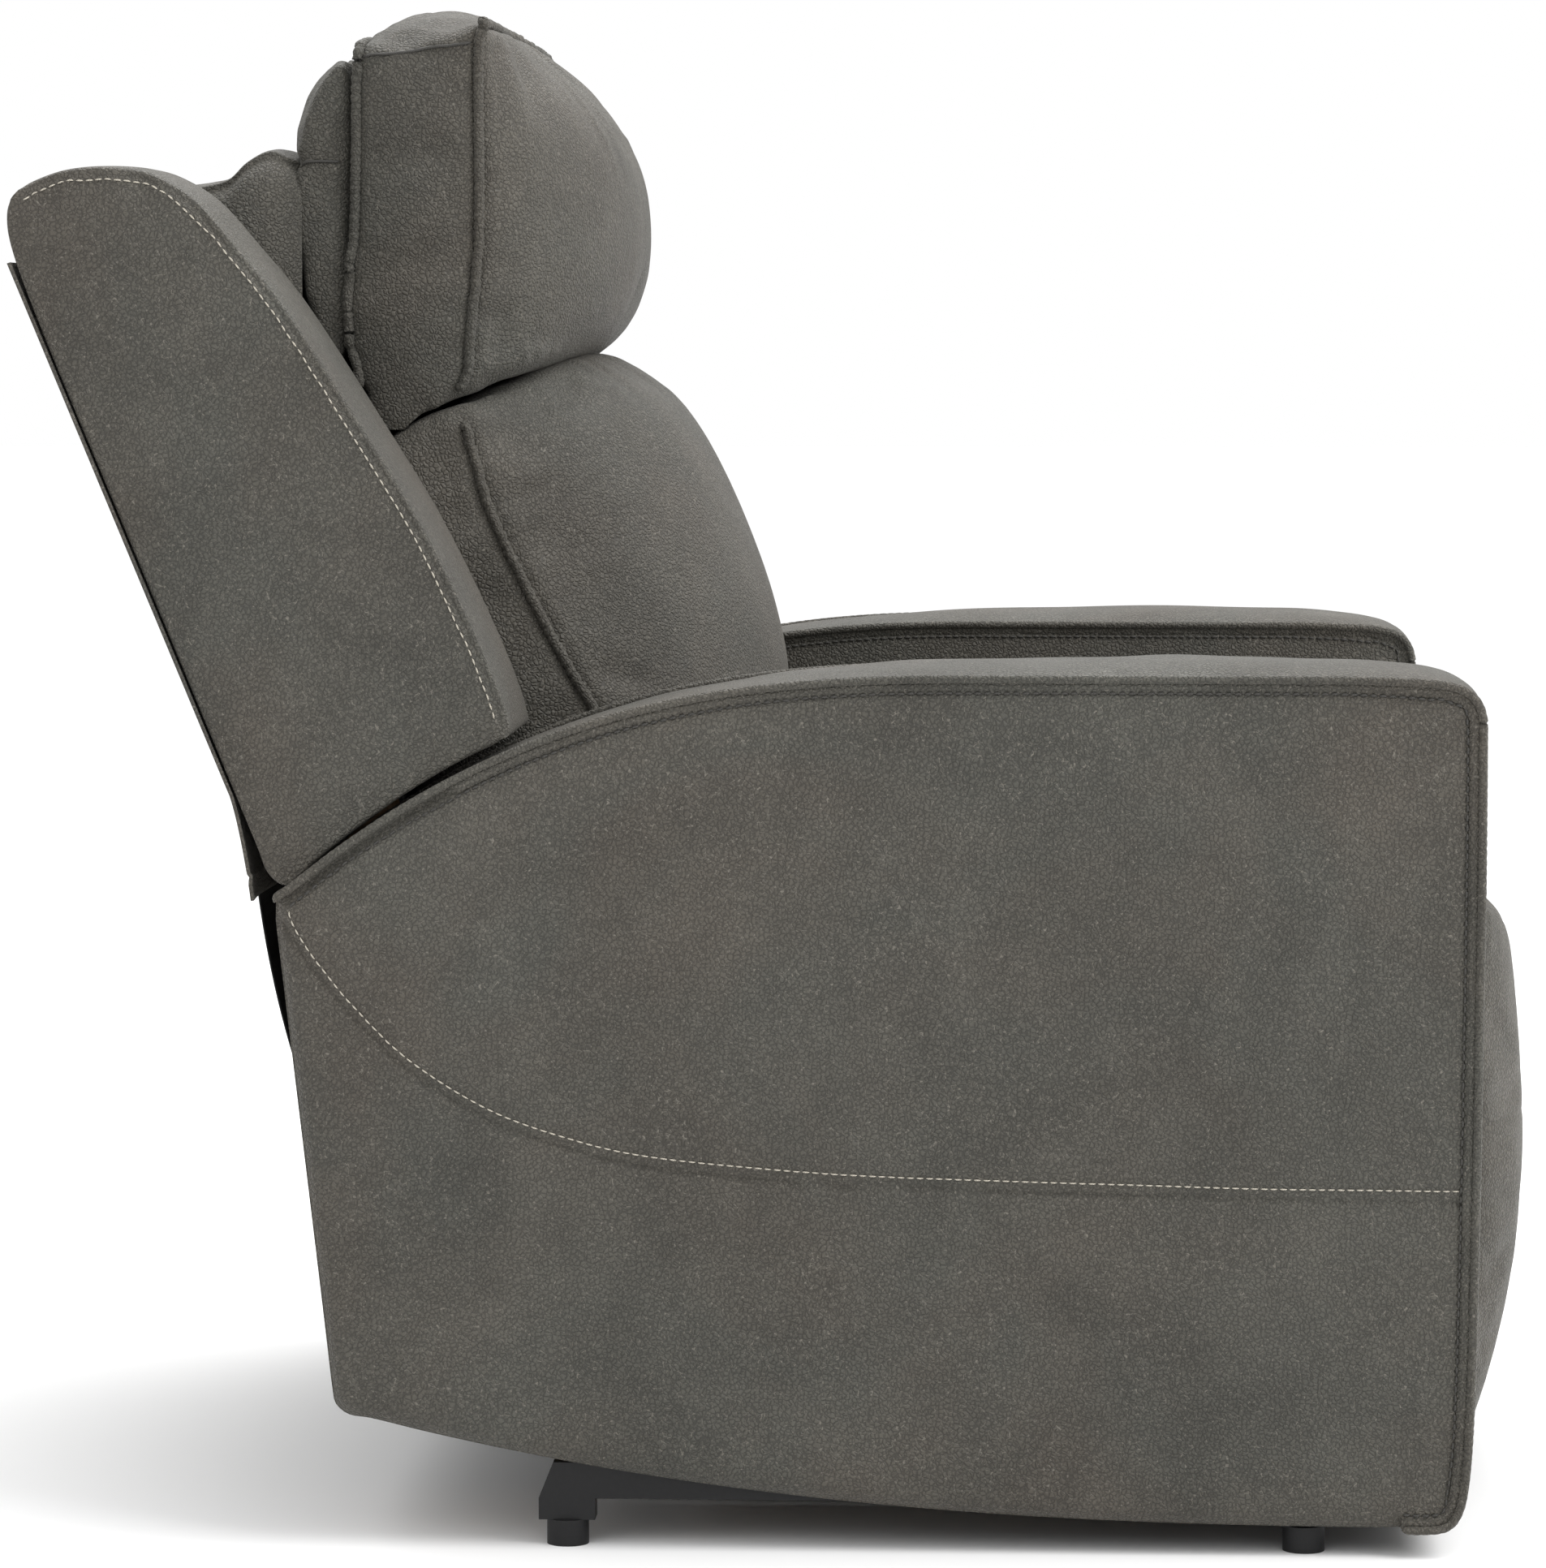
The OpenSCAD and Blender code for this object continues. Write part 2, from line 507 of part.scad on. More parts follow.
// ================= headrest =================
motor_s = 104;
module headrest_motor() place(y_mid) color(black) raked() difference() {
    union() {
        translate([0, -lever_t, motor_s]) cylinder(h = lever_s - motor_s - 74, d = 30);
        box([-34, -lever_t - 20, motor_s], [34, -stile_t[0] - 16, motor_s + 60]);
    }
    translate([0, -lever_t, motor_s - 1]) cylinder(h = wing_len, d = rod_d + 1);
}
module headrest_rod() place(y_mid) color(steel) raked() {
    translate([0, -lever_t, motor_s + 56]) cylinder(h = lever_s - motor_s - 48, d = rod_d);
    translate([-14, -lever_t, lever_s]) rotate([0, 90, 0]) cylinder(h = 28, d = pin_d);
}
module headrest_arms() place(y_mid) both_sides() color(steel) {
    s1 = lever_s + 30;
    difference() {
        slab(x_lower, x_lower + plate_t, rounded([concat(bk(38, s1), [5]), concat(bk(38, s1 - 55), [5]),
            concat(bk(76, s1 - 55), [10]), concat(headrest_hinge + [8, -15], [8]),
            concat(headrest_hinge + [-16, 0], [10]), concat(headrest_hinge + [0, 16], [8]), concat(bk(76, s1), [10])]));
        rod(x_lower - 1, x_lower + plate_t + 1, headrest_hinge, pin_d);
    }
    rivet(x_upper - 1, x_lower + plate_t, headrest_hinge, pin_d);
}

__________

▶ _WHAT TO DO_:
Exactly reproduce the material above.

▶ _REPLY TO THE EXERCISE_:
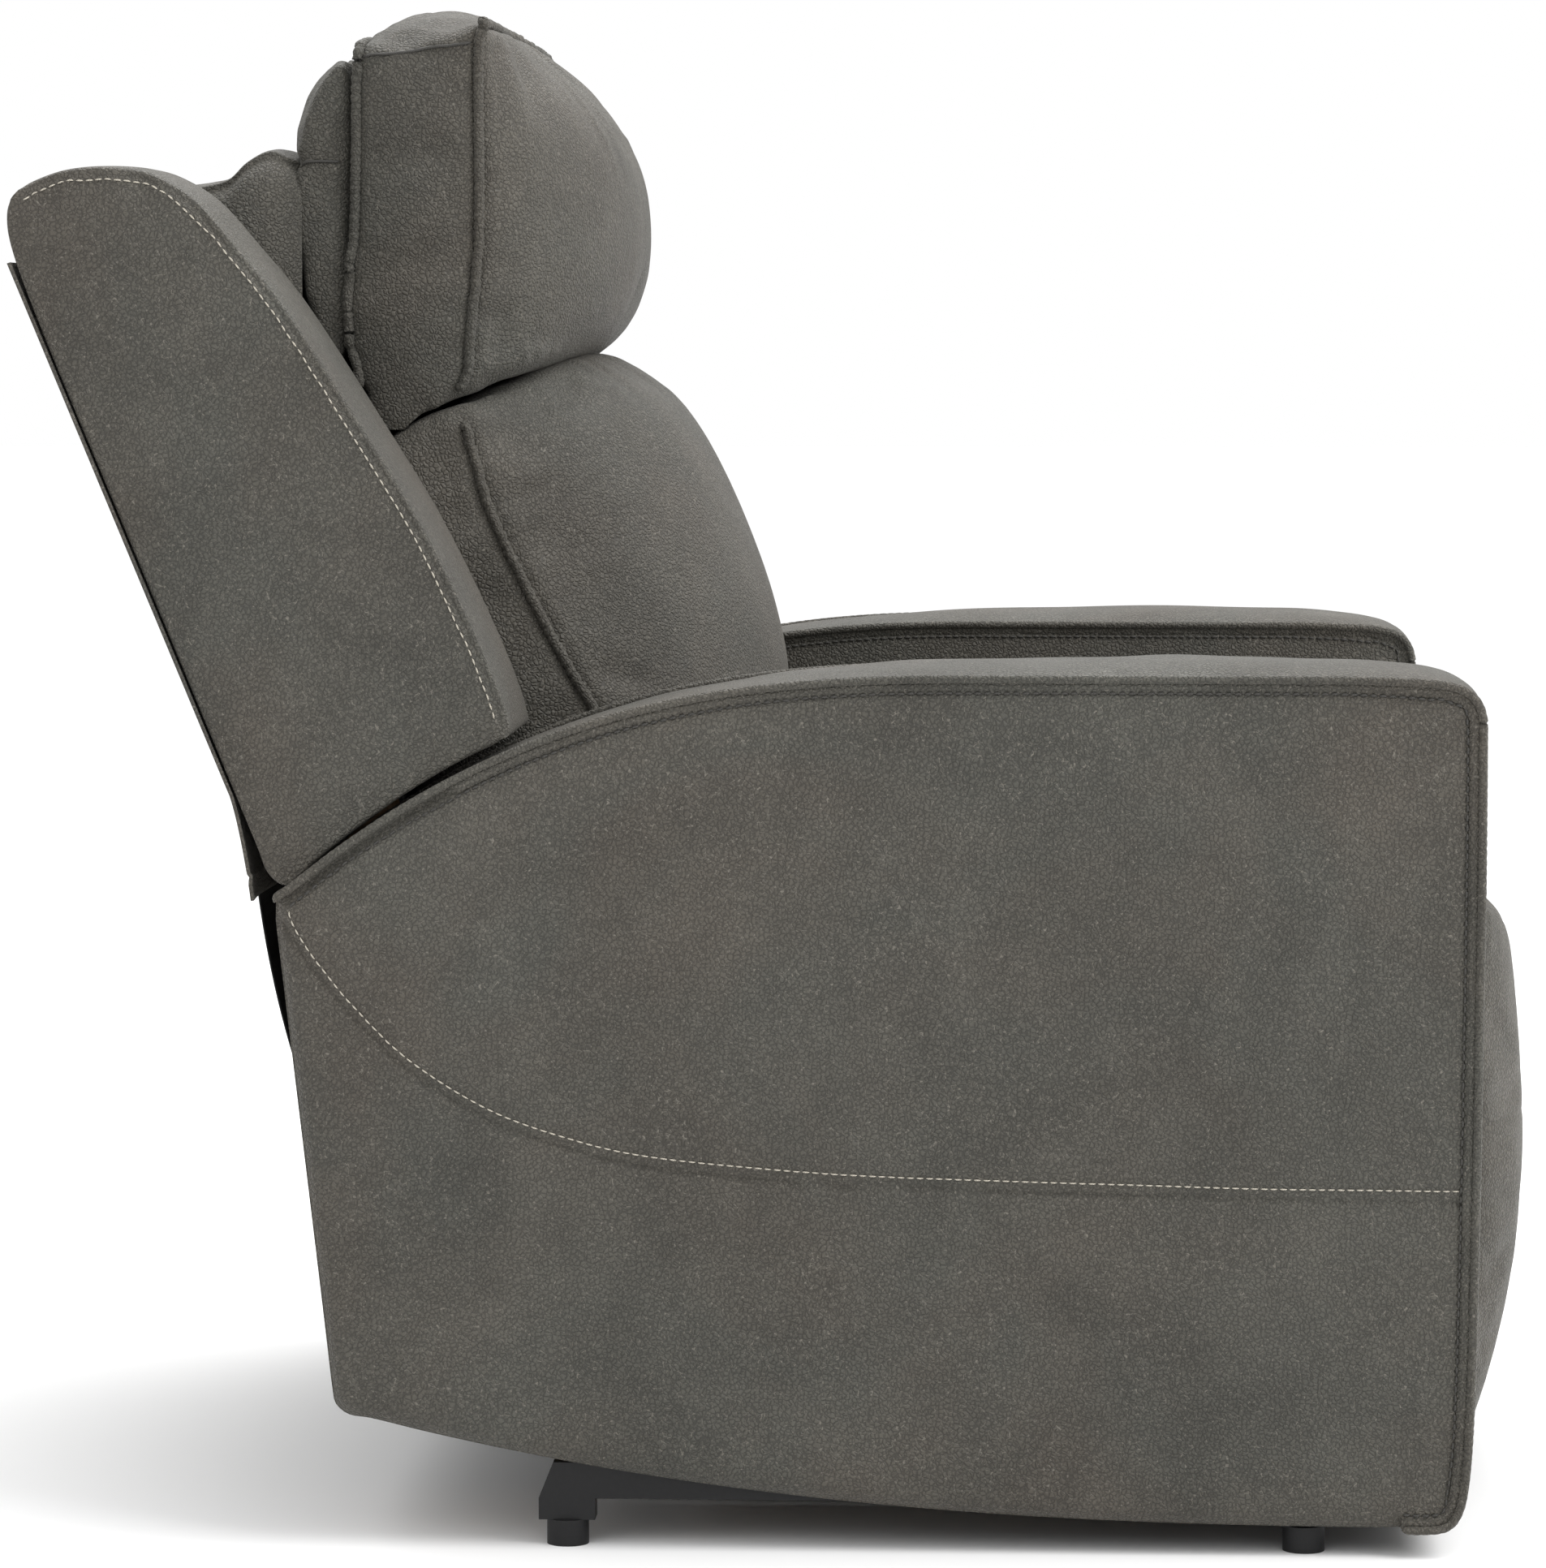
The OpenSCAD and Blender code for this object continues. Write part 2, from line 507 of part.scad on. More parts follow.
// ================= headrest =================
motor_s = 104;
module headrest_motor() place(y_mid) color(black) raked() difference() {
    union() {
        translate([0, -lever_t, motor_s]) cylinder(h = lever_s - motor_s - 74, d = 30);
        box([-34, -lever_t - 20, motor_s], [34, -stile_t[0] - 16, motor_s + 60]);
    }
    translate([0, -lever_t, motor_s - 1]) cylinder(h = wing_len, d = rod_d + 1);
}
module headrest_rod() place(y_mid) color(steel) raked() {
    translate([0, -lever_t, motor_s + 56]) cylinder(h = lever_s - motor_s - 48, d = rod_d);
    translate([-14, -lever_t, lever_s]) rotate([0, 90, 0]) cylinder(h = 28, d = pin_d);
}
module headrest_arms() place(y_mid) both_sides() color(steel) {
    s1 = lever_s + 30;
    difference() {
        slab(x_lower, x_lower + plate_t, rounded([concat(bk(38, s1), [5]), concat(bk(38, s1 - 55), [5]),
            concat(bk(76, s1 - 55), [10]), concat(headrest_hinge + [8, -15], [8]),
            concat(headrest_hinge + [-16, 0], [10]), concat(headrest_hinge + [0, 16], [8]), concat(bk(76, s1), [10])]));
        rod(x_lower - 1, x_lower + plate_t + 1, headrest_hinge, pin_d);
    }
    rivet(x_upper - 1, x_lower + plate_t, headrest_hinge, pin_d);
}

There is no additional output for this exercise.